Safire ended his column with a furious but restrained question aimed at Nixon: “Does the President realize that there are tapes and transcripts of his own conversations with aides now in the files of the F.B.I. out of his control, taken years before he began taping himself?” Id. Yes, he probably did, but he probably did not care. As Nixon told David Frost, “[w]hen the President does it, that means that it is not illegal.” We have some attorneys on our membership rolls, and we have been advised that is not strictly accurate. It still took roughly fifty years for strong evidence to surface supporting the long suspected fact that Nixon fucking sabotaged Johnson’s 1968 peace initiative to end the conflict in Vietnamsolely to help Nixon’s campaign efforts. All have sinned and fall short of the glory of god, but some fall a little shorter than others.
As stated above, Others Will Follow is a hopeful version of what one of our members might have produced if she was not, well, one of us. Our member’s music video for Overlord’s track Mission to Mars tells the story of an astronaut purposefully taking a one-way trip to the red planet. It is inspirational in its own way.

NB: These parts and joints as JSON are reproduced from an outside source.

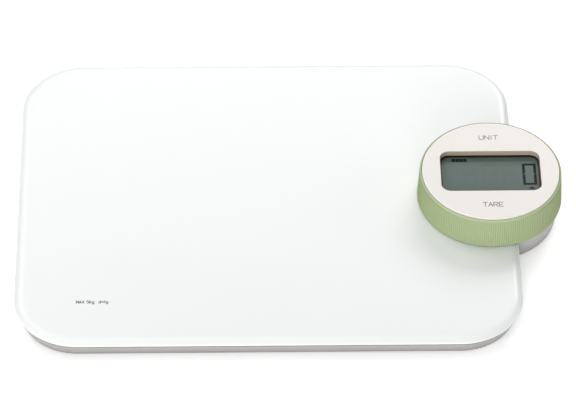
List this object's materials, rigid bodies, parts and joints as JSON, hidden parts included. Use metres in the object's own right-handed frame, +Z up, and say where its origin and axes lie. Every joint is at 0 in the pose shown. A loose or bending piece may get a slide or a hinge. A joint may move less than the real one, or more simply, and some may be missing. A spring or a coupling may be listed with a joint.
{
  "type": "digital gram scale",
  "caption": "Slim digital scale: rounded-rectangle weighing platform on a beam load cell, with a round ribbed display head that turns and a rocking face for its two buttons.",
  "frame": {"origin": "centre of the footprint's bounding box, on the table under the feet", "axes": "+Z up, -Y towards the user, +X towards the display head"},
  "size_m": [0.2624, 0.1914, 0.0293],
  "materials": {
    "housing_grey": "satin light-grey ABS",
    "platform_white": "high-gloss white ABS",
    "grip_green": "matte sage-green soft-touch sleeve",
    "face_white": "satin warm-white ABS",
    "feet_rubber": "matte dark rubber",
    "cell_aluminium": "milled",
    "gauge_foil": "etched foil on polyimide",
    "sealant": "white silicone",
    "plate_steel": "zinc-plated sheet",
    "screw_steel": "nickel-plated",
    "wire_jacket": "soft PVC",
    "cell_can": "nickel-plated can",
    "contact_spring": "nickel-plated spring strip",
    "bearing_plastic": "natural acetal",
    "inner_grey": "moulded ABS, spark-eroded texture",
    "spring_steel": "spring steel",
    "board_green": "solder mask on glass-epoxy",
    "chip_black": "moulded epoxy",
    "lcd_panel": "reflective twisted-nematic LCD",
    "mask_black": "black printed polyester film",
    "zebra_rubber": "layered conductive silicone",
    "plunger_white": "acetal"
  },
  "bodies": {
    "base": {"base_housing": "housing_grey", "rubber_feet": "feet_rubber", "load_cell": "cell_aluminium", "strain_gauges": "gauge_foil", "gauge_sealant": "sealant", "cell_base_spacer": "plate_steel", "cell_base_screws": "screw_steel", "sensor_cable": "wire_jacket", "battery": "cell_can", "battery_contact_positive": "contact_spring", "battery_contact_negative": "contact_spring", "battery_leads": "wire_jacket", "pod_top_plate": "inner_grey", "pod_plate_screws": "screw_steel", "thrust_washer": "bearing_plastic"},
    "platform": {"platform_shell": "platform_white", "carrier_plate": "plate_steel", "cell_platform_spacer": "plate_steel", "cell_platform_screws": "screw_steel"},
    "battery_door": {"battery_door": "housing_grey"},
    "head": {"head_cup": "inner_grey", "grip_ring": "grip_green", "retaining_clip": "spring_steel", "wave_washer": "spring_steel", "main_board": "board_green", "board_screws": "screw_steel", "microcontroller": "chip_black", "converter_chip": "chip_black", "crystal": "cell_can", "lcd_frame": "face_white", "lcd_glass": "lcd_panel", "lcd_mask": "mask_black", "zebra_strips": "zebra_rubber", "switch_housings": "chip_black", "head_lead": "wire_jacket"},
    "face": {"face_disc": "face_white"},
    "unit_plunger": {"unit_plunger": "plunger_white"},
    "tare_plunger": {"tare_plunger": "plunger_white"}
  },
  "joints": [
    {"name": "platform_load", "type": "slide", "parent": "base", "child": "platform", "axis": [0, 0, 1], "range_m": [-0.0004, 0], "deforming": ["load_cell", "strain_gauges", "gauge_sealant"]},
    {"name": "head_swivel", "type": "hinge", "parent": "base", "child": "head", "pos_m": [0.09625, 0, 0.0104], "axis": [0, 0, 1], "range_deg": [-90, 90]},
    {"name": "face_rock", "type": "hinge", "parent": "head", "child": "face", "pos_m": [0.09625, 0, 0.0224], "axis": [1, 0, 0], "range_deg": [-1, 1]},
    {"name": "unit_plunger_travel", "type": "slide", "parent": "head", "child": "unit_plunger", "axis": [0, 0, 1], "range_m": [-0.00045, 0.00045]},
    {"name": "tare_plunger_travel", "type": "slide", "parent": "head", "child": "tare_plunger", "axis": [0, 0, 1], "range_m": [-0.00045, 0.00045]},
    {"name": "battery_door_turn", "type": "hinge", "parent": "base", "child": "battery_door", "pos_m": [0.04085, 0, 0.0016], "axis": [0, 0, 1], "range_deg": [0, 60]}
  ],
  "couplings": [
    {"joint": "unit_plunger_travel", "follows": "face_rock", "m_per_rad": 0.024},
    {"joint": "tare_plunger_travel", "follows": "face_rock", "m_per_rad": -0.024}
  ]
}
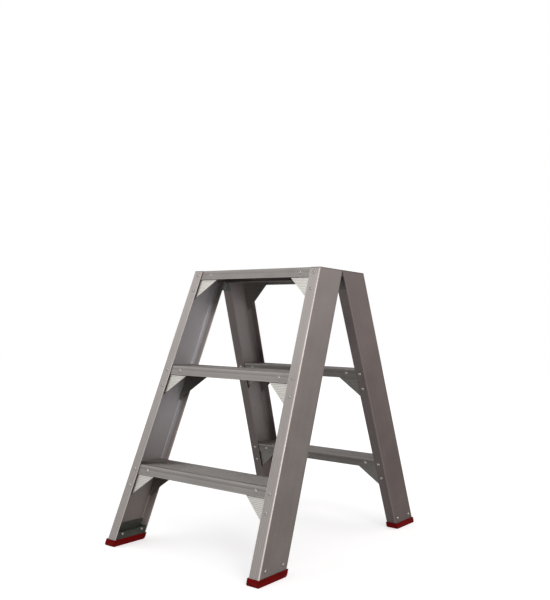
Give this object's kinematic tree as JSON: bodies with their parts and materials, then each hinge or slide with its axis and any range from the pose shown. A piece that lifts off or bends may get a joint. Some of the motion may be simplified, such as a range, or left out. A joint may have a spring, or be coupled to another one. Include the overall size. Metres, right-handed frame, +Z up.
{
  "type": "folding step ladder",
  "caption": "Double-sided folding step ladder: two riveted aluminium frames with ribbed treads, hinged at the top, on red plastic feet.",
  "frame": {"origin": "on the floor, midway between the four feet of the opened ladder", "axes": "+X along the treads, to the right seen from the front frame; +Y from the front frame to the rear frame; +Z up"},
  "size_m": [0.485, 0.7456, 0.7],
  "materials": {
    "stile": "mill-finish extrusion, fine lengthwise lines",
    "tread": "mill-finish extrusion, ribbed top",
    "bracket": "bright ribbed extrusion",
    "rivet": "bright, lightly worn",
    "hinge": "zinc-plated",
    "foot": "moulded, satin, fine grain",
    "foot_plug": "moulded, matte"
  },
  "bodies": {
    "front_frame": {"tread_front_top": "tread", "tread_front_middle": "tread", "tread_front_bottom": "tread", "stile_front_left": "stile", "foot_front_left": "foot", "foot_plug_front_left": "foot_plug", "foot_rivet_front_left_1": "rivet", "foot_rivet_front_left_2": "rivet", "bracket_front_left_top_outer": "bracket", "bracket_front_left_middle_outer": "bracket", "bracket_front_left_middle_inner": "bracket", "bracket_front_left_bottom_outer": "bracket", "bracket_front_left_bottom_inner": "bracket", "hinge_leaf_front_left": "hinge", "hinge_pin_left": "hinge", "stile_front_right": "stile", "foot_front_right": "foot", "foot_plug_front_right": "foot_plug", "foot_rivet_front_right_1": "rivet", "foot_rivet_front_right_2": "rivet", "bracket_front_right_top_outer": "bracket", "bracket_front_right_middle_outer": "bracket", "bracket_front_right_middle_inner": "bracket", "bracket_front_right_bottom_outer": "bracket", "bracket_front_right_bottom_inner": "bracket", "hinge_leaf_front_right": "hinge", "hinge_pin_right": "hinge"},
    "rear_frame": {"tread_rear_top": "tread", "tread_rear_middle": "tread", "tread_rear_bottom": "tread", "stile_rear_left": "stile", "foot_rear_left": "foot", "foot_plug_rear_left": "foot_plug", "foot_rivet_rear_left_1": "rivet", "foot_rivet_rear_left_2": "rivet", "bracket_rear_left_top_outer": "bracket", "bracket_rear_left_middle_outer": "bracket", "bracket_rear_left_middle_inner": "bracket", "bracket_rear_left_bottom_outer": "bracket", "bracket_rear_left_bottom_inner": "bracket", "hinge_leaf_rear_left": "hinge", "stile_rear_right": "stile", "foot_rear_right": "foot", "foot_plug_rear_right": "foot_plug", "foot_rivet_rear_right_1": "rivet", "foot_rivet_rear_right_2": "rivet", "bracket_rear_right_top_outer": "bracket", "bracket_rear_right_middle_outer": "bracket", "bracket_rear_right_middle_inner": "bracket", "bracket_rear_right_bottom_outer": "bracket", "bracket_rear_right_bottom_inner": "bracket", "hinge_leaf_rear_right": "hinge"}
  },
  "joints": [
    {"name": "fold", "type": "hinge", "parent": "front_frame", "child": "rear_frame", "pos_m": [0, 0, 0.688], "axis": [1, 0, 0], "range_deg": [-42, 0]}
  ]
}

The footage of Mars appearing in the music video below was, incredibly, shot without any special effects at a red rock quarry in Pennsylvania. Our comrade also, incredibly, got permission to film in a decommissioned naval facility housing a REAL HUMAN CENTRIFUGE. The track is great, and the video just won “Best of the Fest” at the Bucks Fever Film Festival. Look for Mission to Mars at film festivals across the country in the near future. After ranting about Nixon and reading the almost darling outrage of HST and Safire, I almost feel like I am the astronaut in Mission to Mars. How bad did Sam Rockwell have it in Moon?
I hope this is what teenagers are into these days. Aside from the music and the ill-fitting heteronormative message appended to this video, this short has some rad Congress-type animation and encourages children (primary demographic?) to think critically, or, at least, keep the faith.